Reuse Parameters in Multiple Data Loading Processes
When you have multiple data loading processes (for example, multiple bricks in your data preparation and distribution pipeline, or multiple Life Cycle Management (LCM) bricks, or multiple processes for direct data distribution), you can define parameters for the processes only once, in a dedicated Data Source (for example, path to your Amazon S3 bucket and access credentials), and then simply reuse them in as many processes as you need.
Reusing parameters helps you set up data loading processes faster: just select the appropriate Data Source when deploying a process, and the process will automatically retrieve the parameters from the Data Source. Also, if you rotate the credentials, you do not have to then update them for each process separately. Just update them in the appropriate Data Source, and the processes will automatically pick them up at the next run.

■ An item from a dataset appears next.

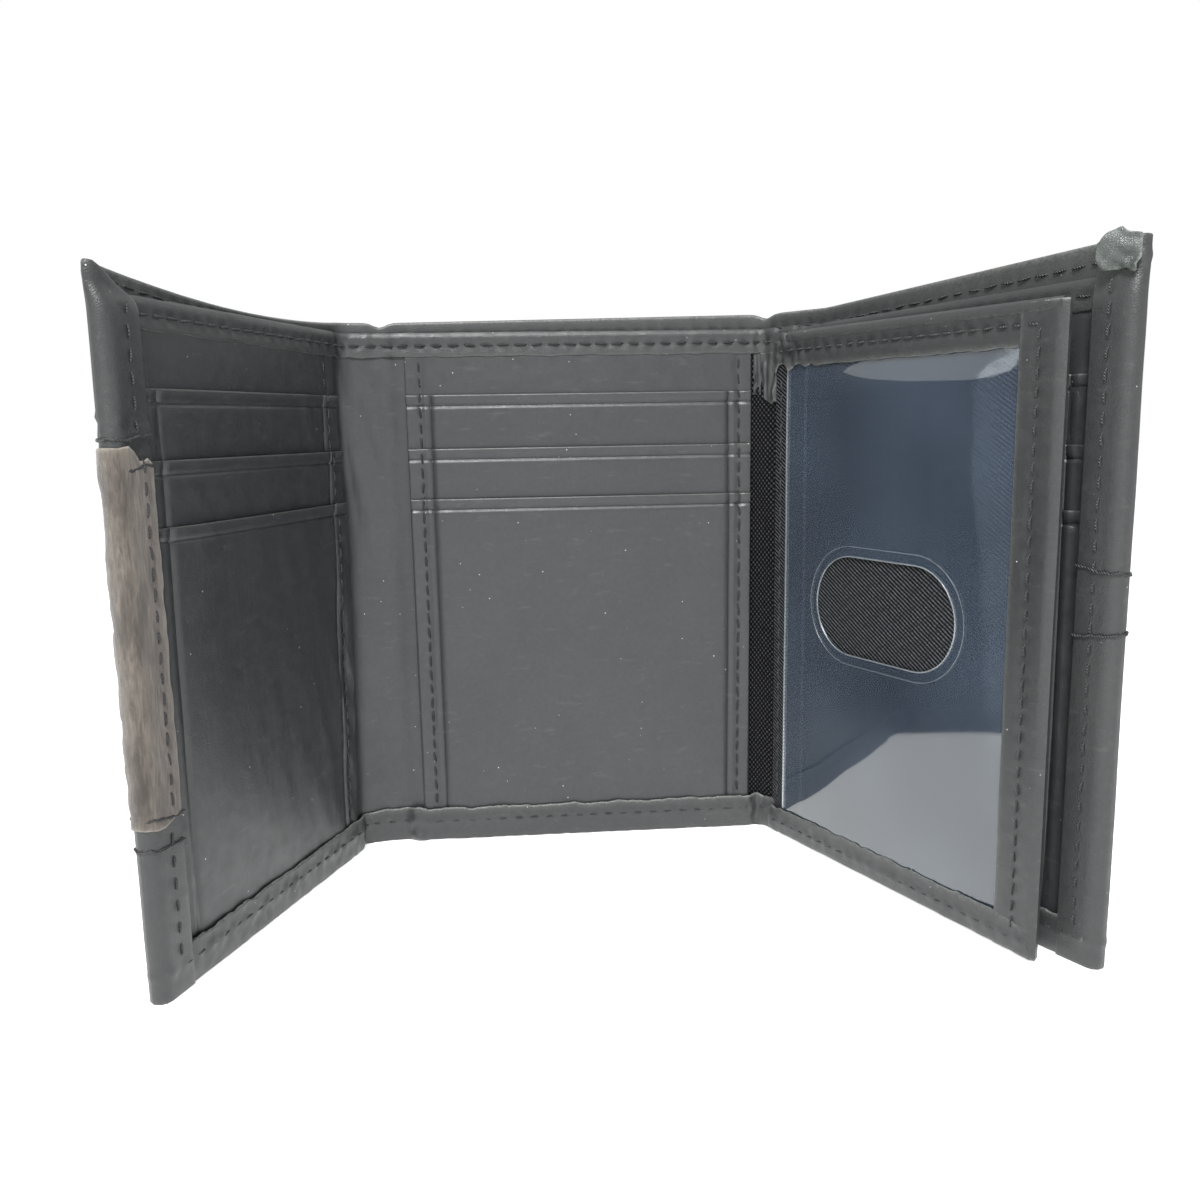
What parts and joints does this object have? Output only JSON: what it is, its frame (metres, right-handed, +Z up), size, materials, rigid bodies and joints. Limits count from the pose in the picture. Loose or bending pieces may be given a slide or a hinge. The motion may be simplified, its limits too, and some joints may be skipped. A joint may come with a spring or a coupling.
{
  "type": "trifold wallet",
  "caption": "Folding leather wallet with a centre panel and two wings on hinged spines, stepped card slots, a bill compartment and a swinging ID window flap.",
  "frame": {"origin": "middle of the base of the box around the half-open standing wallet", "axes": "+Z up along the folds, +Y out of the centre panel's back, +X towards the wing that carries the ID flap"},
  "size_m": [0.1518, 0.071, 0.111],
  "materials": {
    "outer_leather": "dark grey-black pebbled leather, satin",
    "inner_leather": "thin dark grey leather, satin",
    "lining_fabric": "smooth dark lining fabric",
    "black_nylon": "plain woven black nylon",
    "twill_fabric": "navy black twill weave",
    "brown_suede": "napped grey-brown suede",
    "clear_film": "clear soft vinyl film",
    "black_thread": "black sewing thread"
  },
  "bodies": {
    "centre_panel": {"centre_outer_cover": "outer_leather", "centre_cover_top_hem": "outer_leather", "centre_lining": "lining_fabric", "centre_divider": "inner_leather", "centre_top_binding": "inner_leather", "centre_card_strip_upper": "inner_leather", "centre_card_strip_lower": "inner_leather", "centre_front_pocket": "inner_leather", "centre_bottom_hem": "outer_leather", "centre_top_thread": "black_thread", "centre_hem_thread": "black_thread", "centre_left_thread": "black_thread", "centre_right_thread": "black_thread"},
    "left_spine": {"left_spine_outer_cover": "outer_leather", "left_spine_cover_top_hem": "outer_leather", "left_spine_lining": "lining_fabric", "left_spine_inner_wall": "inner_leather", "left_spine_top_binding": "inner_leather", "left_spine_bottom_hem": "outer_leather"},
    "left_wing": {"left_wing_outer_cover": "outer_leather", "left_wing_cover_top_hem": "outer_leather", "left_wing_lining": "lining_fabric", "left_wing_divider": "inner_leather", "left_wing_top_binding": "inner_leather", "left_wing_card_strip_upper": "inner_leather", "left_wing_card_strip_lower": "inner_leather", "left_wing_front_pocket": "inner_leather", "left_wing_bottom_hem": "outer_leather", "left_wing_side_hem": "outer_leather", "left_wing_side_thread_upper": "black_thread", "left_wing_side_thread_lower": "black_thread", "left_wing_bank_thread": "black_thread", "left_wing_suede_band": "brown_suede"},
    "right_spine": {"right_spine_outer_cover": "outer_leather", "right_spine_cover_top_hem": "outer_leather", "right_spine_lining": "lining_fabric", "right_spine_nylon_wall": "black_nylon", "right_spine_leather_facing": "inner_leather", "right_spine_top_binding": "inner_leather", "flap_root_strip": "inner_leather", "right_spine_bottom_hem": "outer_leather"},
    "right_wing": {"right_wing_outer_cover": "outer_leather", "right_wing_cover_top_hem": "outer_leather", "right_wing_lining": "lining_fabric", "right_wing_divider": "inner_leather", "right_wing_top_binding": "inner_leather", "right_wing_card_strip_upper": "inner_leather", "right_wing_card_strip_lower": "inner_leather", "right_wing_front_pocket": "inner_leather", "right_wing_bottom_hem": "outer_leather", "right_wing_side_hem": "outer_leather", "right_wing_side_thread": "black_thread"},
    "id_flap": {"flap_back_panel": "inner_leather", "flap_twill_lining": "twill_fabric", "flap_window_film": "clear_film", "flap_top_border": "outer_leather", "flap_side_border": "outer_leather", "flap_bottom_hem": "outer_leather", "flap_top_thread": "black_thread", "flap_side_thread": "black_thread"}
  },
  "joints": [
    {"name": "left_spine_fold", "type": "hinge", "parent": "centre_panel", "child": "left_spine", "pos_m": [-0.04084, 0.03471, 0.0535], "axis": [0, 0, 1], "range_deg": [-8, 47]},
    {"name": "left_wing_fold", "type": "hinge", "parent": "left_spine", "child": "left_wing", "pos_m": [-0.05074, 0.03332, 0.0535], "axis": [0, 0, 1], "range_deg": [-61.2, 63.8]},
    {"name": "right_spine_fold", "type": "hinge", "parent": "centre_panel", "child": "right_spine", "pos_m": [0.03456, 0.03471, 0.0535], "axis": [0, 0, -1], "range_deg": [-50, 35]},
    {"name": "right_wing_fold", "type": "hinge", "parent": "right_spine", "child": "right_wing", "pos_m": [0.04446, 0.02292, 0.0535], "axis": [0, 0, -1], "range_deg": [-11.7, 83.3]},
    {"name": "id_flap_flip", "type": "hinge", "parent": "right_wing", "child": "id_flap", "pos_m": [0.04185, 0.0189, 0.0535], "axis": [0, 0, 1], "range_deg": [-114.5, 3.8]}
  ]
}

You can set up the following Data Sources:
- Google BigQuery Data Source, where you can specify the properties of your Google BigQuery data warehouse. Use this Data Source primarily when setting up direct data distribution from a BigQuery data warehouse instance (see Direct Data Distribution from Data Warehouses and Object Storage Services). You can also use it for referencing parameters in the bricks in your data preparation and distribution pipeline or in your LCM bricks (see Bricks).
- Amazon Redshift Data Source, where you can specify the properties of your Amazon Redshift data warehouse. Use this Data Source primarily when setting up direct data distribution from a Redshift data warehouse instance (see Direct Data Distribution from Data Warehouses and Object Storage Services). You can also use it for referencing parameters in the bricks in your data preparation and distribution pipeline or in your LCM bricks (see Bricks).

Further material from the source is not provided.